As before, there is the requirement of a dataset, in this case since we are interested in image upscaling we require an image dataset. A popular approach is therefore to have a dataset of low resolution images as well as their high resoloution counterpart. We can then train our model to predict high dimensional images from their lower dimensional counterpart.

There are number of famous image datasets that were created to help facilictate machine learning research and images, namely;

MNIST MNIST is a large dataset of handwritten digits used for training various image processing systems. It was created by Yann LeCun and others in 1998 and has since become one of the most well-known datasets for machine learning and deep learning tasks, especially in the field of image classification.
ImageNet ImageNet is a much larger and more diverse dataset used primarily for visual object recognition tasks. It was created as part of a large visual database project at Stanford University, led by Fei-Fei Li, and has been central to many advancements in deep learning and computer vision

Both datasets have been pivotal in advancing machine learning and deep learning, but ImageNet, in particular, is credited with driving much of the progress in deep neural networks, especially convolutional neural networks (CNNs).

15.4.2.1 Convolutional Machine Learning

The other aspect which is utilised by SRCNN paper is the idea of a convolution. A Convolutional Neural Network (CNN) is a type of deep learning model designed primarily for tasks involving visual data, such as image classification, object detection, and image segmentation. CNNs have been highly successful in computer vision tasks due to their ability to automatically learn spatial hierarchies of features through convolution operations.

15.4.2.1.1 Key Components of a CNN:

Convolutional Layers:

Purpose: These layers are the core building blocks of a CNN. They apply convolution operations to the input data, enabling the network to automatically learn features like edges, textures, and shapes from images.
Operation: A convolution layer consists of multiple filters (also called kernels), which slide over the input image to extract features. Each filter learns to detect specific patterns in the image, such as edges, corners, or textures. Speifically, the convolution process involves sliding the kernel over the image and performing element-wise multiplication and summation for each position. The following equation corresponds to this process for a 3x3 kernel where \(k\) is the kernel element at \((m,n)\) and \(p\) is the image element at \((i+m-2,j+n-2)\). \[ \text{Output}(i, j) = \sum_{m=1}^{3} \sum_{n=1}^{3} k_{m,n} \cdot p_{i+m-2, j+n-2} \]
Output: The result of applying a filter is a feature map, which highlights where certain patterns appear in the input image.
To get a better understanding on how kernels affect images vist the following link Kernel Playground

Activation Function (usually ReLU):

Purpose: After each convolution operation, an activation function is applied to introduce non-linearity into the model, allowing it to learn more complex patterns.
Common Activation Function: ReLU (Rectified Linear Unit) is the most commonly used activation function in CNNs. It replaces all negative values with zero, making the network computationally efficient and helping with the vanishing gradient problem.

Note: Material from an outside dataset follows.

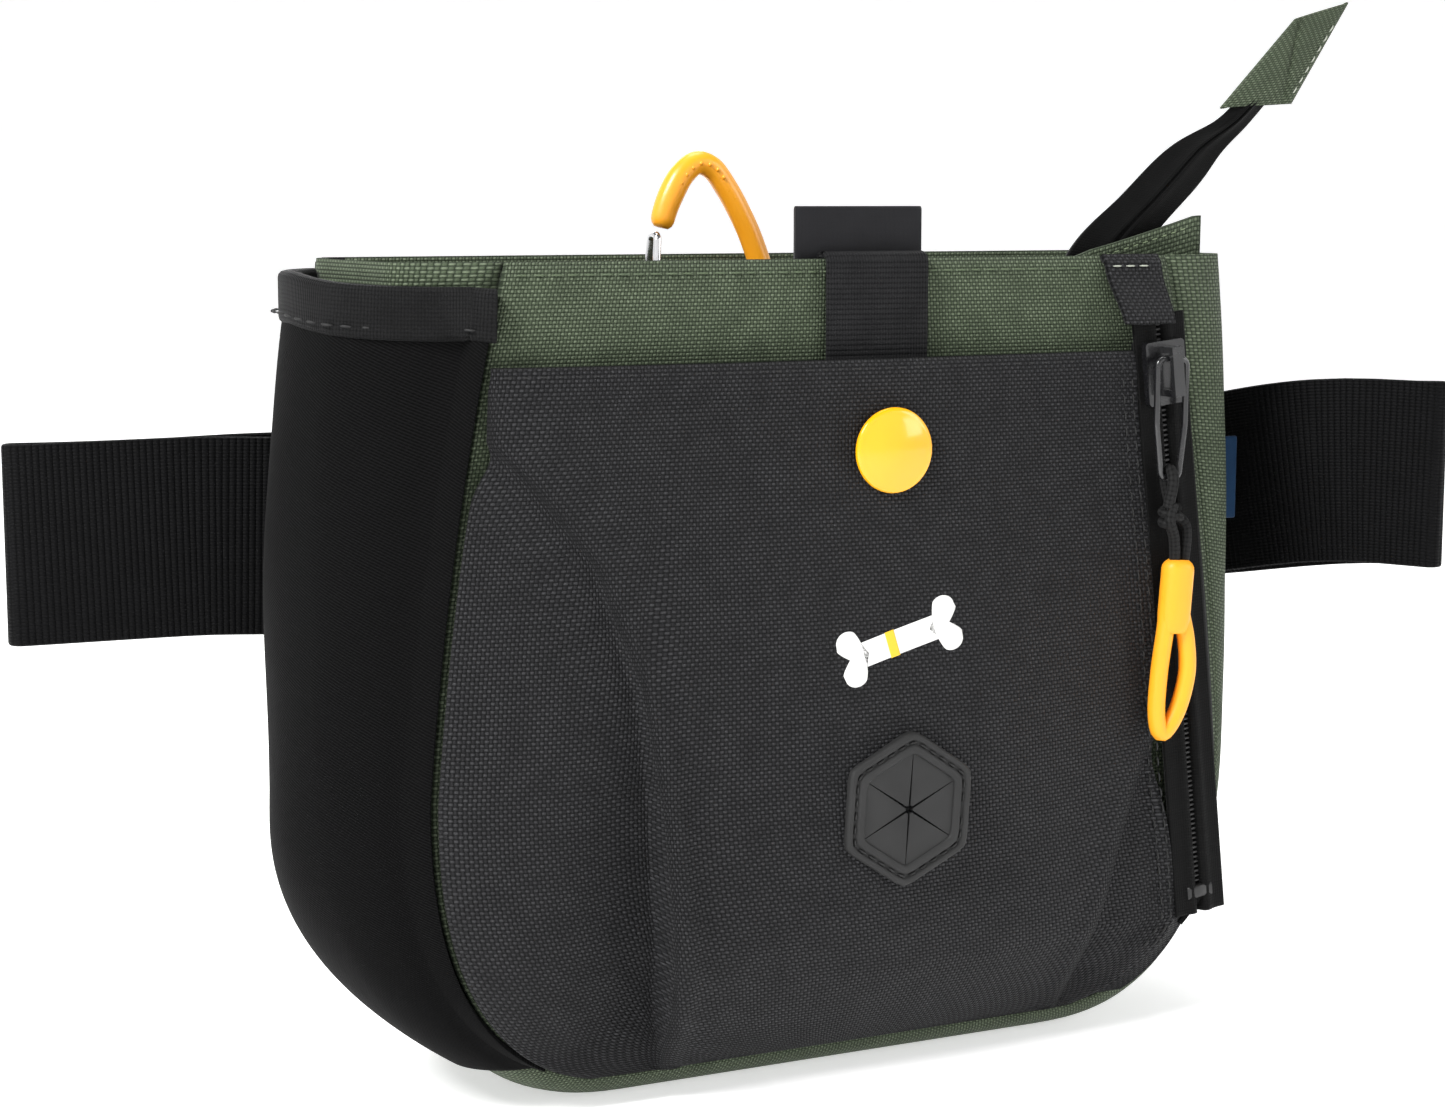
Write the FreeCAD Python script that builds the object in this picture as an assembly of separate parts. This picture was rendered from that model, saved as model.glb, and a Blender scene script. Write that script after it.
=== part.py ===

Pooling Layers (Subsampling/Downsampling):

Purpose: Pooling layers reduce the spatial dimensions (width and height) of feature maps, decreasing computational cost and helping prevent overfitting.
Types:
- Max Pooling: The most common pooling method, where only the maximum value in each small region (like a 2x2 block) is retained, preserving the most significant features.

Average Pooling: Takes the average of the values in each small region, though it is less commonly used in modern CNNs.

Effect: Pooling layers allow the network to focus on the most important features and reduce the number of parameters.

Fully Connected Layers (Dense Layers):

Purpose: After several convolutional and pooling layers, the output is flattened into a 1D vector, which is then fed into one or more fully connected layers. These layers serve the purpose of combining all the learned features to make predictions.
Operation: Each neuron in the fully connected layer is connected to every neuron in the previous layer, as in a traditional neural network.

Output Layer:

Purpose: The final fully connected layer produces the output, which could be a classification (for example, identifying objects in an image) or another task-specific result (e.g., object detection or segmentation).
Activation Functions: The output layer typically uses a softmax function for multi-class classification tasks, as it converts the raw outputs into a probability distribution over classes. For binary classification, sigmoid activation is often used.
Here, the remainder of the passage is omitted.